I can a ton of food every summer, just as I'm sure ancestors of mine generations ago did, but I do so on an electric stove. This means my practice and perspective are informed by the act of using that appliance:
My experience of turning a knob to produce heat, rather than loading up a woodfire or coal stove, means canning for me has a level of convenience, and the potential for spontaneity, offered by the fewer steps and instant heat source.
While my canning practice and my ancestors' may not look quite the same, we are approaching the way we cook with an eye towards similar outcomes or experiences (in this case, preserving food for later).
My cooking practice overall, and even my food preserving practices, rely on a hefty dose of intuition (within certain parameters, of course). In this practice, recipes serve as a source of inspiration, a practice I see reflected in the cookbooks and recipe cards passed down in my family: ingredients crossed out, replaced, highlighted.

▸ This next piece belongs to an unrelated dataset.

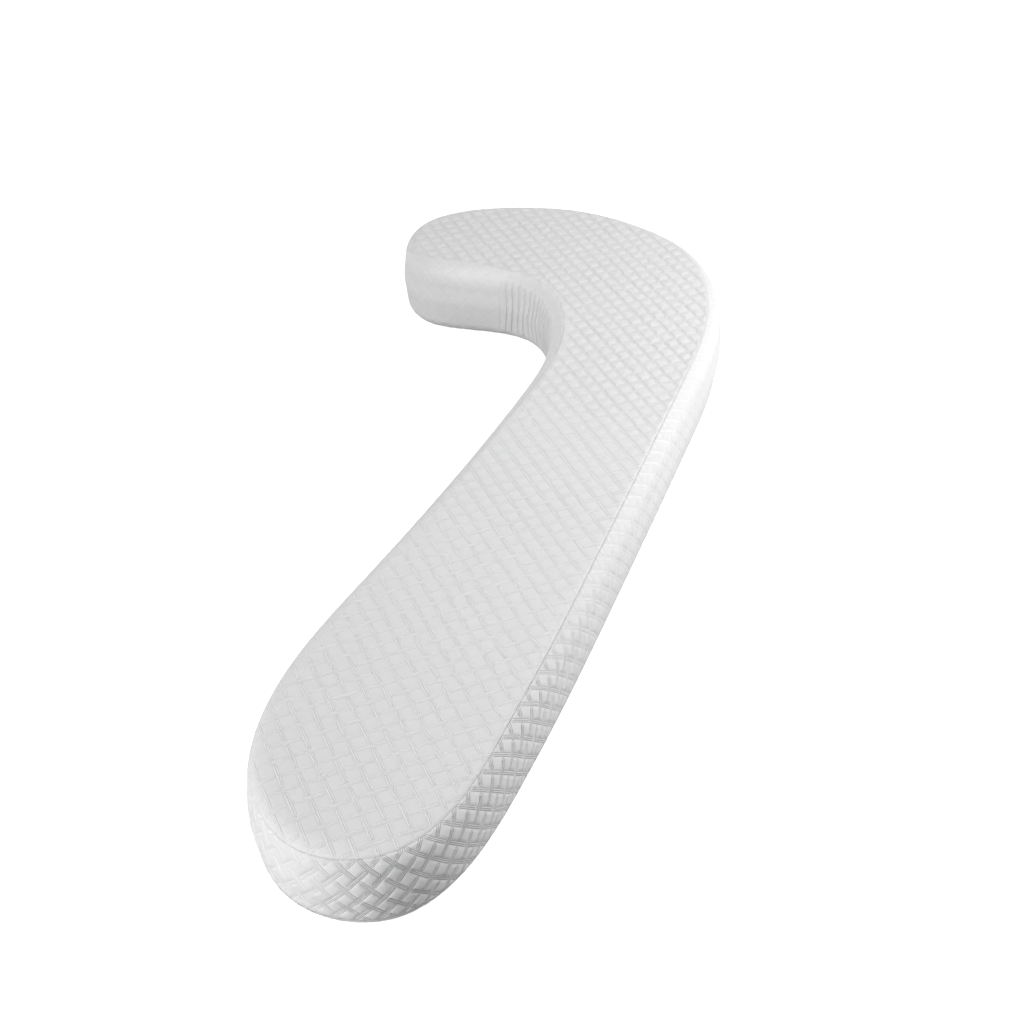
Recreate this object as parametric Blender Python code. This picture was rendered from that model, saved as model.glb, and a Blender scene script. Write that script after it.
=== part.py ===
"""J-shaped body pillow: a filled boxing strip with a quilted panel sewn on above and below.

The pillow lies flat. +Y runs along the straight shaft towards the hook, +Z is up, and the
origin is under the middle of its outline, on the surface it lies on. Units are metres.
"""
import math
from collections import namedtuple

import bmesh
import bpy
import numpy as np
from mathutils import Vector
from mathutils.geometry import delaunay_2d_cdt

MM = 0.001

# Driving dimensions of the filled slab
THICKNESS = 124 * MM          # from the surface to the top of the quilting
EDGE_RADIUS = 33 * MM         # rounding of the upper and lower edges
PANEL_THICKNESS = 4 * MM      # quilted cover panel with its wadding
SEAM_DEPTH = 1.5 * MM         # how far the cover is drawn in along a seam
SEAM_GAP = 0.5 * MM           # between two sewn edges
LAYER_GAP = 0.4 * MM          # between a panel and the filled body under it
LOWER_SEAM_ANGLE = 25         # degrees round the lower edge, from its side

# Quilting: a square lattice that runs diagonally to the shaft, each cell puffed
QUILT_PITCH = 21.4 * MM       # between two parallel stitch lines
PUFF_RISE = 2.2 * MM          # middle of a cell above its stitch lines
QUILT_STEP = QUILT_PITCH / math.sqrt(2)
RIM_CLEARANCE = 6.5 * MM      # no lattice point of a panel lies nearer its seam than this

# Boxing strip
COLUMNS = 252                 # lattice points once round the outline, an even number
ROWS = 8                      # lattice rows between the two seams
GATHER_RISE = 3 * MM          # soft upright folds where the hook's inner side is drawn together

# Cap of each flat inner face starts this far in from the outline
CAP_INSET = EDGE_RADIUS + 2 * MM
ROUNDING_STEPS = 3
CURVE_SAMPLES = 4000

# Widest line of the pillow, once round from the near end, in millimetres.
# seam: degrees round the upper edge from its side, where the top panel is sewn on.
OutlineRow = namedtuple("OutlineRow", "place x y seam")
OUTLINE = (
    OutlineRow("near end, middle", 142, -748, 41),
    OutlineRow("near end, right", 229, -733, 50),
    OutlineRow("shaft right, near", 308, -503, 69),
    OutlineRow("shaft right, middle", 312, -182, 75),
    OutlineRow("shaft right, far", 307, 252, 80),
    OutlineRow("hook, outer right", 284, 483, 80),
    OutlineRow("hook, outer shoulder", 166, 682, 74),
    OutlineRow("hook, outer top right", 81, 727, 72),
    OutlineRow("hook, outer top", -56, 749, 70),
    OutlineRow("hook, outer top left", -142, 731, 70),
    OutlineRow("hook, tip", -313, 575, 70),
    OutlineRow("hook, tip lower corner", -241, 434, 72),
    OutlineRow("hook, inner top", -53, 438, 74),
    OutlineRow("hook, inner corner", 25, 350, 74),
    OutlineRow("shaft left, far", 51, 137, 66),
    OutlineRow("shaft left, middle", 40, -51, 58),
    OutlineRow("shaft left, near", 11, -340, 50),
    OutlineRow("near end, widest left", 6, -581, 42),
    OutlineRow("near end, left", 47, -683, 38),
)

# Stretch of the outline, in shares of its length, where the inner side is gathered
GATHER_START = 0.648
GATHER_END = 0.705

WHITE_KNIT = (0.87, 0.875, 0.885, 1.0)
WHITE_BOXING = (0.86, 0.865, 0.88, 1.0)
KNIT_ROUGHNESS = 0.92

SLAB_TOP = THICKNESS - PUFF_RISE      # level of the stitch lines on the flat top


# ---------------------------------------------------------------- outline


def closed_spline(rows):
    """Return a function of chord distance for the smooth closed curve through the rows."""
    loop = np.vstack([rows, rows[:1]])
    chord = np.linalg.norm(np.diff(loop[:, :2], axis=0), axis=1)
    start = np.concatenate([[0.0], np.cumsum(chord)])
    count = len(rows)
    matrix = np.zeros((count, count))
    right = np.zeros_like(rows)
    for k in range(count):
        before, after = chord[k - 1], chord[k]
        matrix[k, k - 1] += before
        matrix[k, k] += 2 * (before + after)
        matrix[k, (k + 1) % count] += after
        ahead = (loop[k + 1] - loop[k]) / after
        behind = (rows[k] - rows[k - 1]) / before
        right[k] = 6 * (ahead - behind)
    bend = np.linalg.solve(matrix, right)
    bend = np.vstack([bend, bend[:1]])

    def point(distance):
        k = np.clip(np.searchsorted(start, distance, side="right") - 1, 0, count - 1)
        span = chord[k][:, None]
        ahead = distance[:, None] - start[k][:, None]
        back = span - ahead
        curved = (bend[k] * back**3 + bend[k + 1] * ahead**3) / (6 * span)
        lower = (loop[k] / span - bend[k] * span / 6) * back
        upper = (loop[k + 1] / span - bend[k + 1] * span / 6) * ahead
        return curved + lower + upper

    return point, start[-1]


def even_outline(count):
    """Places, outward normals and seam angles at even steps once round the outline."""
    rows = np.array([(row.x * MM, row.y * MM, row.seam) for row in OUTLINE])
    point, total = closed_spline(rows)
    dense = point(np.linspace(0, total, CURVE_SAMPLES))
    middle = (dense[:, :2].max(axis=0) + dense[:, :2].min(axis=0)) / 2
    dense[:, :2] -= middle
    walked = np.concatenate([[0], np.cumsum(np.linalg.norm(np.diff(dense[:, :2], axis=0), axis=1))])
    wanted = np.arange(count) * walked[-1] / count
    even = np.column_stack([np.interp(wanted, walked, dense[:, axis]) for axis in range(3)])
    ahead = np.roll(even[:, :2], -1, axis=0) - np.roll(even[:, :2], 1, axis=0)
    ahead /= np.linalg.norm(ahead, axis=1)[:, None]
    normals = np.column_stack([ahead[:, 1], -ahead[:, 0]])
    return even[:, :2], normals, np.radians(even[:, 2])


PLACES, NORMALS, SEAM_ANGLES = even_outline(COLUMNS)
FINE_PLACES = even_outline(CURVE_SAMPLES)[0]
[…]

Traces of use, in the form of stains, fingerprints, and faded ink, tell this story in an unwritten way as well: Whispering "this recipe was one of her favorites," or "see that thumbprint on the corner? She always held this card up by the edge while reading it." These traces breathe a bit of humanity, and a bit of their intuition, back into the room each time I read them.
That home cooking (intuitively or otherwise), was and often still is treated as "women's work" brings another layer to this as well. Passing on knowledge of how one cooks (not just how to cook generally), becomes an act of empowerment.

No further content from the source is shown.